# [WORK REQUIRED]
All of the data must be printed exactly; please include every line.

# [LISTED RECORDS]
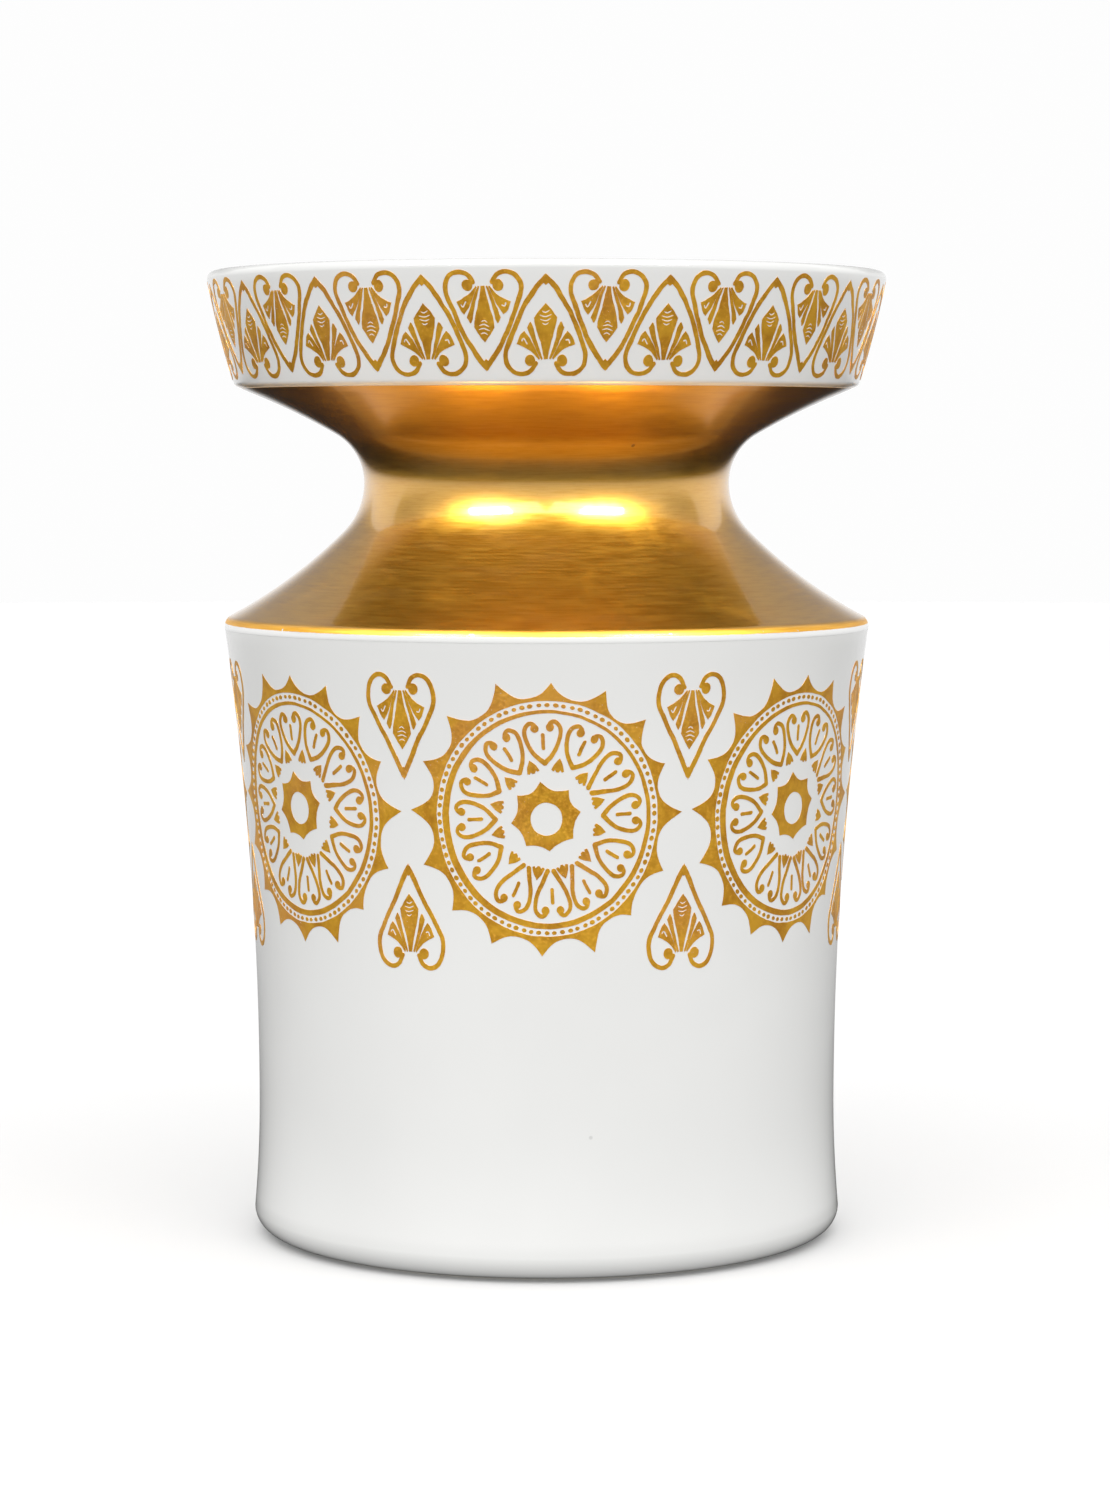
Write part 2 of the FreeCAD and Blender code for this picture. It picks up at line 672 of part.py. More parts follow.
def gilt_piece(label, solids, turn):
    """Add a gilt sub-part: a group of separate solids turned to its place round the vase."""
    piece = document.addObject("Part::Feature", label)
    piece.Label = label
    piece.Shape = Part.Compound(solids)
    piece.Placement = FreeCAD.Placement(FreeCAD.Vector(), FreeCAD.Rotation(UP, turn))
    return piece


def turned_copies(solids, turns):
    """Return copies of some solids at each turn round the vase."""
    copies = []
    for turn in turns:
        for solid in solids:
            copy = solid.copy()
            copy.rotate(FreeCAD.Vector(), UP, turn)
            copies.append(copy)
    return copies


def make_body_ornament():
    """The medallions, the first one in front, and the pairs of hearts tip to tip between them."""
    count, line = int(size("medallion_count")), body_line()
    shoulder = size("shoulder_height")
    surface = skin(line, size("waist_height"), shoulder, 1.4 * 180 / count)
    height = shoulder - size("medallion_drop")
    solids = medallion(surface, height, reach_at(line, height))
    pieces = [gilt_piece(f"medallion_{k + 1}", solids, 360 * k / count) for k in range(count)]
    length, width = size("heart_length"), size("heart_width")
    for name, side in (("upper_heart", 1), ("lower_heart", -1)):
        tip = shoulder - size("heart_drop") + side * size("heart_gap")
        reach = reach_at(line, tip + side * length / 2)
        solids = palmette_heart(stencil((0, tip), 90 - 90 * side, reach), width, length, surface)
        for k in range(count):
            pieces.append(gilt_piece(f"{name}_{k + 1}", solids, 360 * (k + 0.5) / count))
    return pieces


def make_frieze():
    """The frieze of upright and inverted hearts round the collar."""
    count, line = int(size("frieze_count")), collar_line()
    foot = number(COLLAR_HEIGHT) + size("frieze_foot")
    length = size("collar_rise") - size("frieze_foot") - size("frieze_top")
    reach = reach_at(line, foot + length / 2)
    width = (math.pi * reach / count - size("frieze_gap")) / HEART_MIDDLE
    surface = skin(line, number(COLLAR_HEIGHT), number(RIM_HEIGHT), 1.4 * 180 / count)
    upright = palmette_heart(stencil((0, foot + length), 180, reach), width, length, surface)
    lifted = stencil((0, foot + size("frieze_shift")), 0, reach)
    inverted = palmette_heart(lifted, width, length, surface)
    turns = [360 * k / count for k in range(count)]
    between = [turn + 180 / count for turn in turns]
    return [gilt_piece("frieze_upright_hearts", turned_copies(upright, turns), 0),
            gilt_piece("frieze_inverted_hearts", turned_copies(inverted, between), 0)]


# ---------------------------------------------------------------- the whole vase

def make_vase():
    """Make every sub-part and return them."""
    pieces = [make_foot_ring(), make_base_floor(), make_body_wall(), make_shoulder_cone(),
              make_throat_flare(), make_rim_collar(), make_neck_gilding()]
    pieces += make_body_ornament() + make_frieze()
    document.recompute()
    return pieces


def check(pieces):
    """Stop if any object failed to build or any sub-part isn't a sound solid."""
    for item in document.Objects:
        if "Invalid" in item.State or "Error" in item.State:
            raise RuntimeError(f"{item.Label} failed: {item.State}")
    for piece in pieces:
        if piece.Shape.isNull() or not piece.Shape.isValid() or not piece.Shape.Solids:
            raise RuntimeError(f"{piece.Label} has no sound solid")


def write_parts(pieces):
    """Write each sub-part to a file of its own."""
    os.makedirs("parts", exist_ok=True)
    for piece in pieces:
        piece.Shape.exportStep(f"parts/{piece.Label}.step")
        print(piece.Label, len(piece.Shape.Solids), round(piece.Shape.Volume, 1))


vase = make_vase()
check(vase)
write_parts(vase)
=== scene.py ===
import math

import bpy
import numpy as np
from bpy.props import FloatProperty, FloatVectorProperty, IntProperty, PointerProperty
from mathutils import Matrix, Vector, geometry, noise


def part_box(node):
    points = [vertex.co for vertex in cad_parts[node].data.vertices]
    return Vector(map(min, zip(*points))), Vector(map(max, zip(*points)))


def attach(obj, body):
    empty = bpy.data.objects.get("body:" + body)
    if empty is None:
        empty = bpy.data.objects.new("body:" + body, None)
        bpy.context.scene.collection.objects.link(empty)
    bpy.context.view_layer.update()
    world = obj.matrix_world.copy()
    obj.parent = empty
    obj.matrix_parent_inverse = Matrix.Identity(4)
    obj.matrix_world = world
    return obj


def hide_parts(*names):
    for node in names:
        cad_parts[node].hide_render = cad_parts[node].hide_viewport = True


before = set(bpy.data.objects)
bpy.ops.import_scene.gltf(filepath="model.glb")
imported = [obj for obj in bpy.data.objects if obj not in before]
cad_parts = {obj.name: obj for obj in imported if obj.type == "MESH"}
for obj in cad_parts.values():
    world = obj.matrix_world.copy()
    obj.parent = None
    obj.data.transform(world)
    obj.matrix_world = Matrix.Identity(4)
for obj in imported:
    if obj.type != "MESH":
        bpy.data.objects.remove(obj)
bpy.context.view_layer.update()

bl_info = {
    "name": "Gilded Porcelain Vase",
    "version": (1, 0, 0),
    "blender": (4, 5, 0),
    "location": "3D View > Sidebar > Vase",
    "description": "Makes a waisted porcelain vase with a gilded neck and gilt ornament",
    "category": "Add Mesh",
}

MM = 0.001
TURN = 2 * math.pi
BODY = "root"


# ---------------------------------------------------------------- what a user may change

def length(name, description, default):
    """Return a size in metres."""
    return FloatProperty(name=name, description=description, default=default, min=0.0,
                         precision=5, unit="LENGTH")


def share(name, description, default):
    """Return a number from 0 to 1."""
    return FloatProperty(name=name, description=description, default=default, min=0.0, max=1.0,
                         subtype="FACTOR")


def colour(name, description, default):
    """Return a colour."""
    return FloatVectorProperty(name=name, description=description, default=default, size=3,
                               min=0.0, max=1.0, subtype="COLOR")


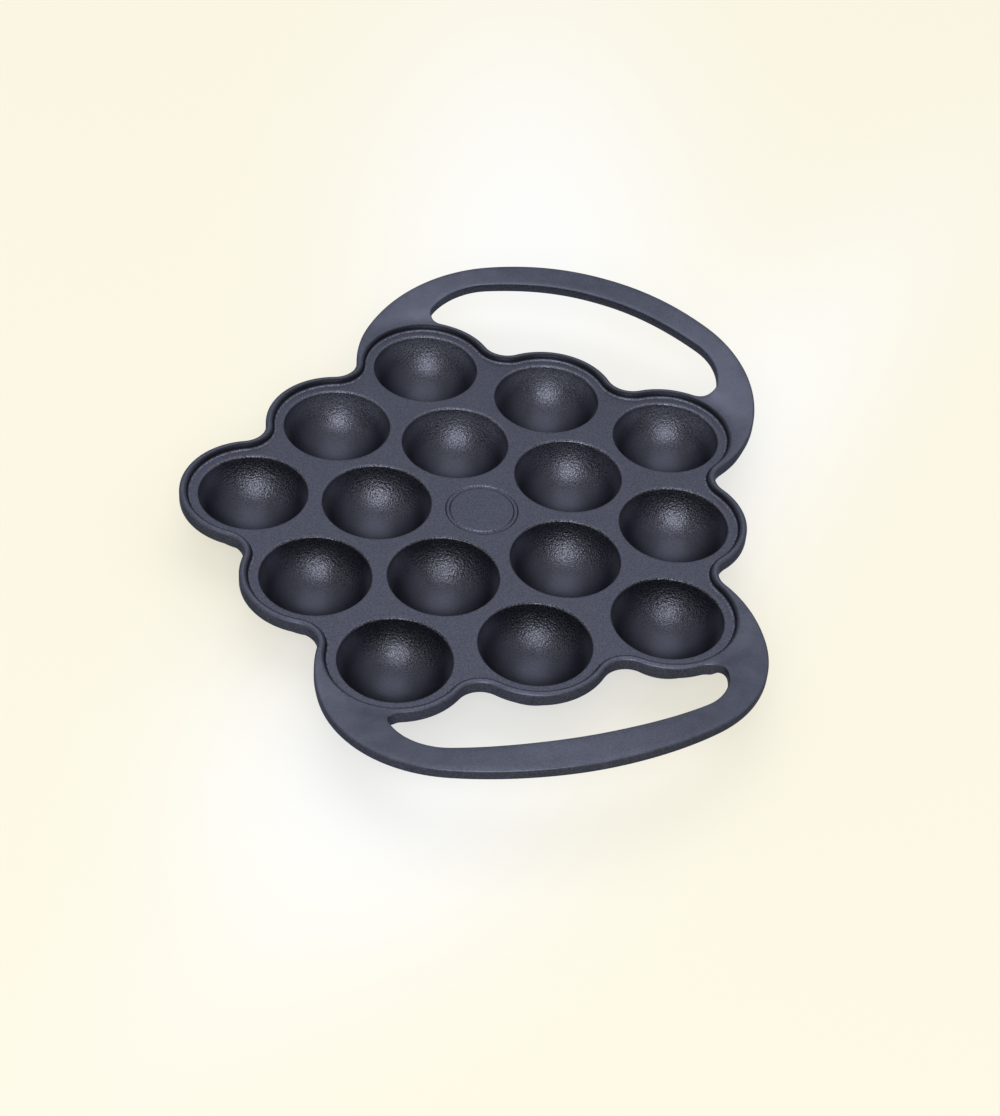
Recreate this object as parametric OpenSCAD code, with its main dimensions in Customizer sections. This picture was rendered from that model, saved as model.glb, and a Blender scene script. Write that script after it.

# [ANSWER TO THE EXERCISE]
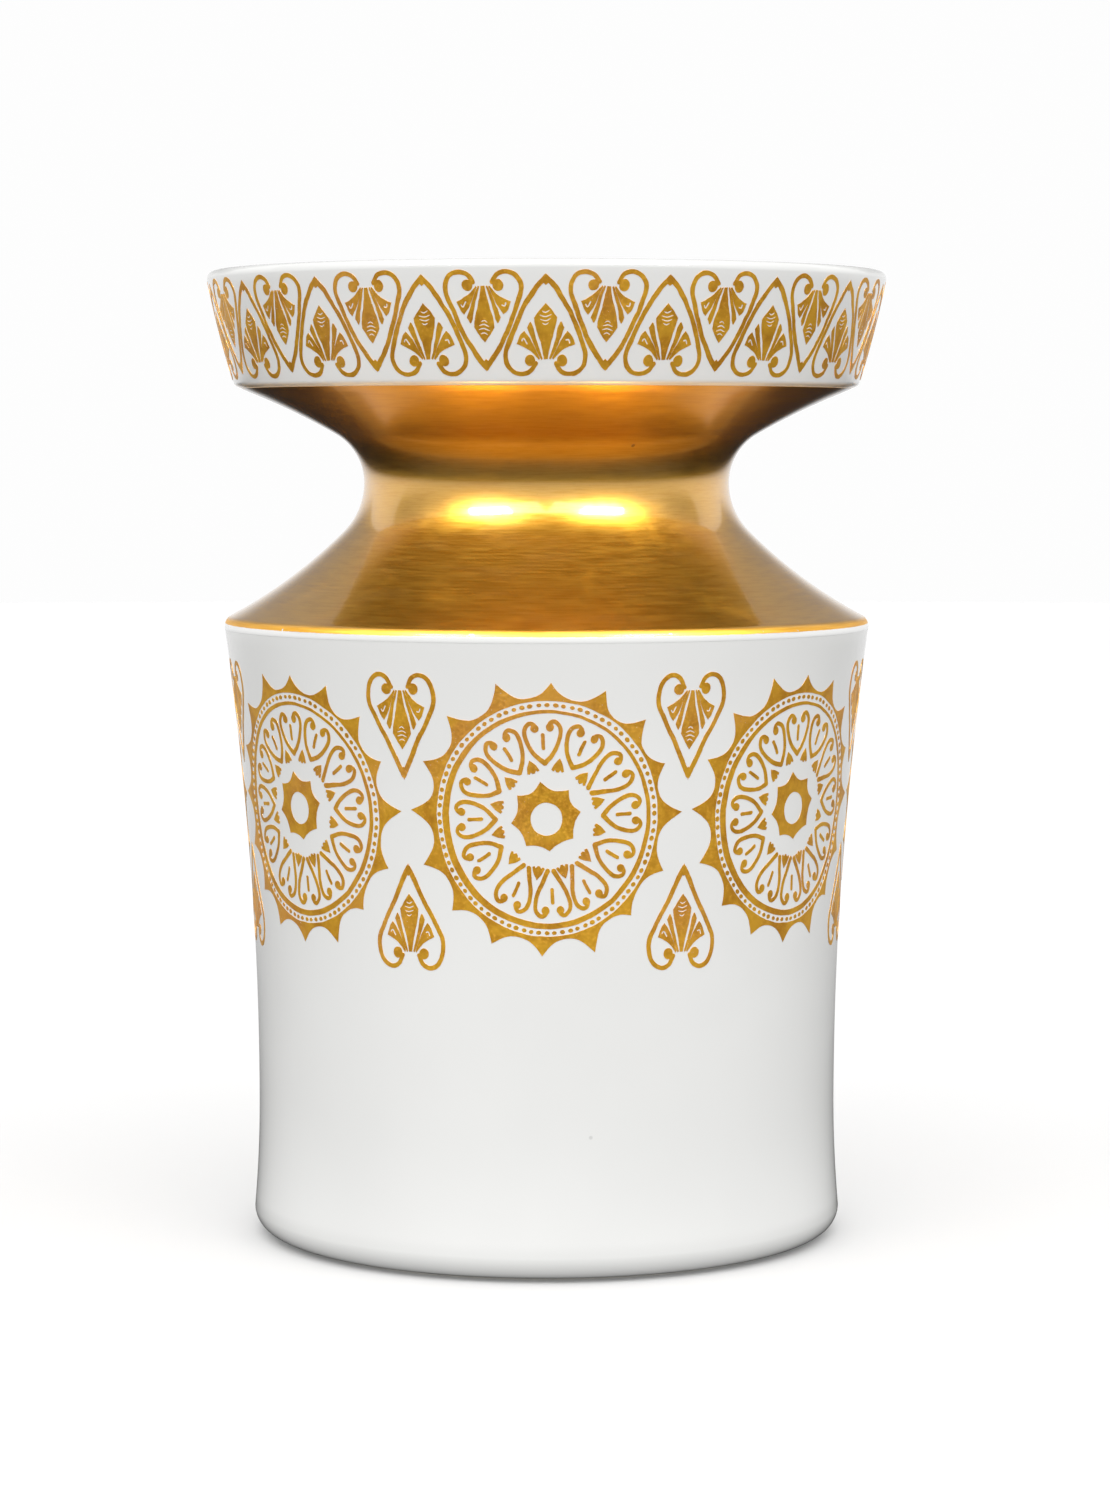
Write part 2 of the FreeCAD and Blender code for this picture. It picks up at line 672 of part.py. More parts follow.
def gilt_piece(label, solids, turn):
    """Add a gilt sub-part: a group of separate solids turned to its place round the vase."""
    piece = document.addObject("Part::Feature", label)
    piece.Label = label
    piece.Shape = Part.Compound(solids)
    piece.Placement = FreeCAD.Placement(FreeCAD.Vector(), FreeCAD.Rotation(UP, turn))
    return piece


def turned_copies(solids, turns):
    """Return copies of some solids at each turn round the vase."""
    copies = []
    for turn in turns:
        for solid in solids:
            copy = solid.copy()
            copy.rotate(FreeCAD.Vector(), UP, turn)
            copies.append(copy)
    return copies


def make_body_ornament():
    """The medallions, the first one in front, and the pairs of hearts tip to tip between them."""
    count, line = int(size("medallion_count")), body_line()
    shoulder = size("shoulder_height")
    surface = skin(line, size("waist_height"), shoulder, 1.4 * 180 / count)
    height = shoulder - size("medallion_drop")
    solids = medallion(surface, height, reach_at(line, height))
    pieces = [gilt_piece(f"medallion_{k + 1}", solids, 360 * k / count) for k in range(count)]
    length, width = size("heart_length"), size("heart_width")
    for name, side in (("upper_heart", 1), ("lower_heart", -1)):
        tip = shoulder - size("heart_drop") + side * size("heart_gap")
        reach = reach_at(line, tip + side * length / 2)
        solids = palmette_heart(stencil((0, tip), 90 - 90 * side, reach), width, length, surface)
        for k in range(count):
            pieces.append(gilt_piece(f"{name}_{k + 1}", solids, 360 * (k + 0.5) / count))
    return pieces


def make_frieze():
    """The frieze of upright and inverted hearts round the collar."""
    count, line = int(size("frieze_count")), collar_line()
    foot = number(COLLAR_HEIGHT) + size("frieze_foot")
    length = size("collar_rise") - size("frieze_foot") - size("frieze_top")
    reach = reach_at(line, foot + length / 2)
    width = (math.pi * reach / count - size("frieze_gap")) / HEART_MIDDLE
    surface = skin(line, number(COLLAR_HEIGHT), number(RIM_HEIGHT), 1.4 * 180 / count)
    upright = palmette_heart(stencil((0, foot + length), 180, reach), width, length, surface)
    lifted = stencil((0, foot + size("frieze_shift")), 0, reach)
    inverted = palmette_heart(lifted, width, length, surface)
    turns = [360 * k / count for k in range(count)]
    between = [turn + 180 / count for turn in turns]
    return [gilt_piece("frieze_upright_hearts", turned_copies(upright, turns), 0),
            gilt_piece("frieze_inverted_hearts", turned_copies(inverted, between), 0)]


# ---------------------------------------------------------------- the whole vase

def make_vase():
    """Make every sub-part and return them."""
    pieces = [make_foot_ring(), make_base_floor(), make_body_wall(), make_shoulder_cone(),
              make_throat_flare(), make_rim_collar(), make_neck_gilding()]
    pieces += make_body_ornament() + make_frieze()
    document.recompute()
    return pieces


def check(pieces):
    """Stop if any object failed to build or any sub-part isn't a sound solid."""
    for item in document.Objects:
        if "Invalid" in item.State or "Error" in item.State:
            raise RuntimeError(f"{item.Label} failed: {item.State}")
    for piece in pieces:
        if piece.Shape.isNull() or not piece.Shape.isValid() or not piece.Shape.Solids:
            raise RuntimeError(f"{piece.Label} has no sound solid")


def write_parts(pieces):
    """Write each sub-part to a file of its own."""
    os.makedirs("parts", exist_ok=True)
    for piece in pieces:
        piece.Shape.exportStep(f"parts/{piece.Label}.step")
        print(piece.Label, len(piece.Shape.Solids), round(piece.Shape.Volume, 1))


vase = make_vase()
check(vase)
write_parts(vase)
=== scene.py ===
import math

import bpy
import numpy as np
from bpy.props import FloatProperty, FloatVectorProperty, IntProperty, PointerProperty
from mathutils import Matrix, Vector, geometry, noise


def part_box(node):
    points = [vertex.co for vertex in cad_parts[node].data.vertices]
    return Vector(map(min, zip(*points))), Vector(map(max, zip(*points)))


def attach(obj, body):
    empty = bpy.data.objects.get("body:" + body)
    if empty is None:
        empty = bpy.data.objects.new("body:" + body, None)
        bpy.context.scene.collection.objects.link(empty)
    bpy.context.view_layer.update()
    world = obj.matrix_world.copy()
    obj.parent = empty
    obj.matrix_parent_inverse = Matrix.Identity(4)
    obj.matrix_world = world
    return obj


def hide_parts(*names):
    for node in names:
        cad_parts[node].hide_render = cad_parts[node].hide_viewport = True


before = set(bpy.data.objects)
bpy.ops.import_scene.gltf(filepath="model.glb")
imported = [obj for obj in bpy.data.objects if obj not in before]
cad_parts = {obj.name: obj for obj in imported if obj.type == "MESH"}
for obj in cad_parts.values():
    world = obj.matrix_world.copy()
    obj.parent = None
    obj.data.transform(world)
    obj.matrix_world = Matrix.Identity(4)
for obj in imported:
    if obj.type != "MESH":
        bpy.data.objects.remove(obj)
bpy.context.view_layer.update()

bl_info = {
    "name": "Gilded Porcelain Vase",
    "version": (1, 0, 0),
    "blender": (4, 5, 0),
    "location": "3D View > Sidebar > Vase",
    "description": "Makes a waisted porcelain vase with a gilded neck and gilt ornament",
    "category": "Add Mesh",
}

MM = 0.001
TURN = 2 * math.pi
BODY = "root"


# ---------------------------------------------------------------- what a user may change

def length(name, description, default):
    """Return a size in metres."""
    return FloatProperty(name=name, description=description, default=default, min=0.0,
                         precision=5, unit="LENGTH")


def share(name, description, default):
    """Return a number from 0 to 1."""
    return FloatProperty(name=name, description=description, default=default, min=0.0, max=1.0,
                         subtype="FACTOR")


def colour(name, description, default):
    """Return a colour."""
    return FloatVectorProperty(name=name, description=description, default=default, size=3,
                               min=0.0, max=1.0, subtype="COLOR")


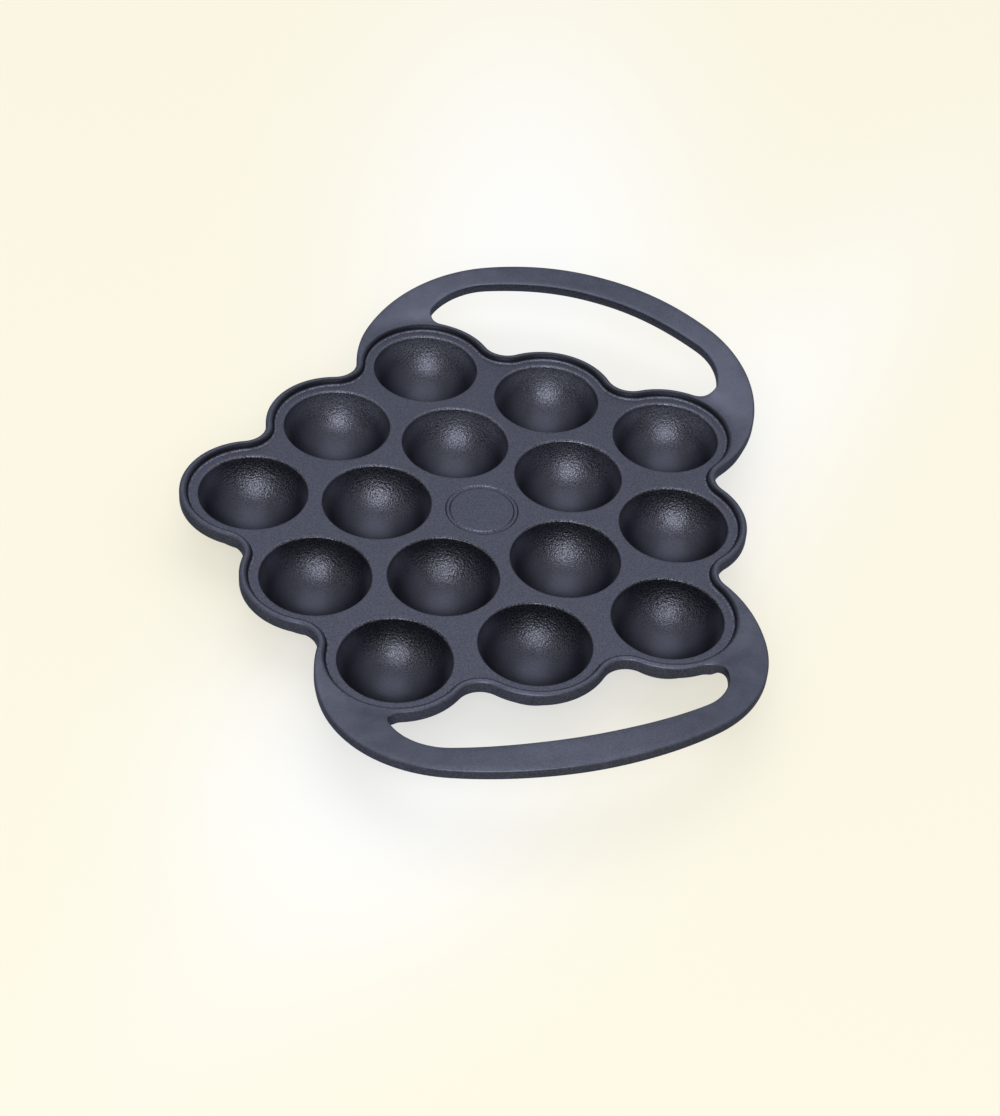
Recreate this object as parametric OpenSCAD code, with its main dimensions in Customizer sections. This picture was rendered from that model, saved as model.glb, and a Blender scene script. Write that script after it.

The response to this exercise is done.